In “Berta Isla”, il personaggio femminile più bello e luminoso di Marías, malgrado il tormentoso segreto di una infedeltà giovanile che precede il suo matrimonio con Tomás, è l’ amore coniugale che l’ autore rappresenta. Un sentimento che resiste allo spegnersi delle passioni, agli angoli bui delle mura domestiche, dove si annidano ombre e mistero. Ma le tenebre più profonde sono quelle del marito, protagonista dell’ultimo romanzo dello scrittore madrileno “Tomás Nevinson”. (Einaudi 2022). Un uomo apparentemente mediocre, prevedibile, che nasconde un passato di spietato agente segreto. Qui tutto si ribalta nel suo opposto.
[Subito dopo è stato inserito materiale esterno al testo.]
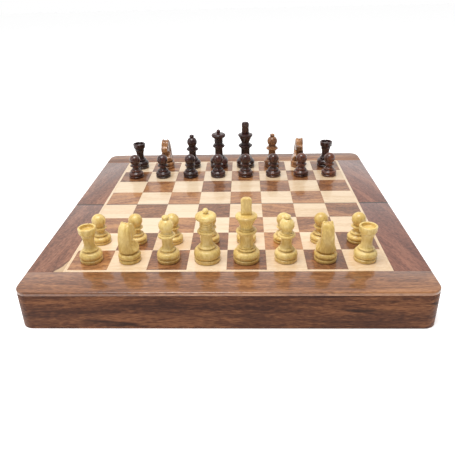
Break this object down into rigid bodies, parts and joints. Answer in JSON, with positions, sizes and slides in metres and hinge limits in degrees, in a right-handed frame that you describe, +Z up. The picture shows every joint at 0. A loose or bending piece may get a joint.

La noiosa quiete di un matrimonio borghese occulta una feroce verità: che neppure una lunga convivenza, una costanza di affetti può salvare dalla reciproca estraneità e dall’ inganno. Che sopravvivere insieme si può, solo in velate menzogne di compromesso, perché la verità può risultare più crudele di un qualsiasi nascondimento, che tuteli soprattutto da sé stessi. Anche la prosa speculativa, digressiva, eppure di forte impatto lirico di Marías, che non trascura alcun dettaglio narrativo, nessun cambio di scena o ribaltamento di certezze, sino a depistare il lettore, sembra riprodurre le tortuosità del vivere, il terreno accidentato persino della più ordinaria esistenza. Ci mancherà una voce così implacabile e a un tempo dolente sulle nostre manchevolezze. Una coscienza critica che guardi al mondo nel suo fondo oscuro e lo guidi verso un barlume di consapevolezza e di riscatto.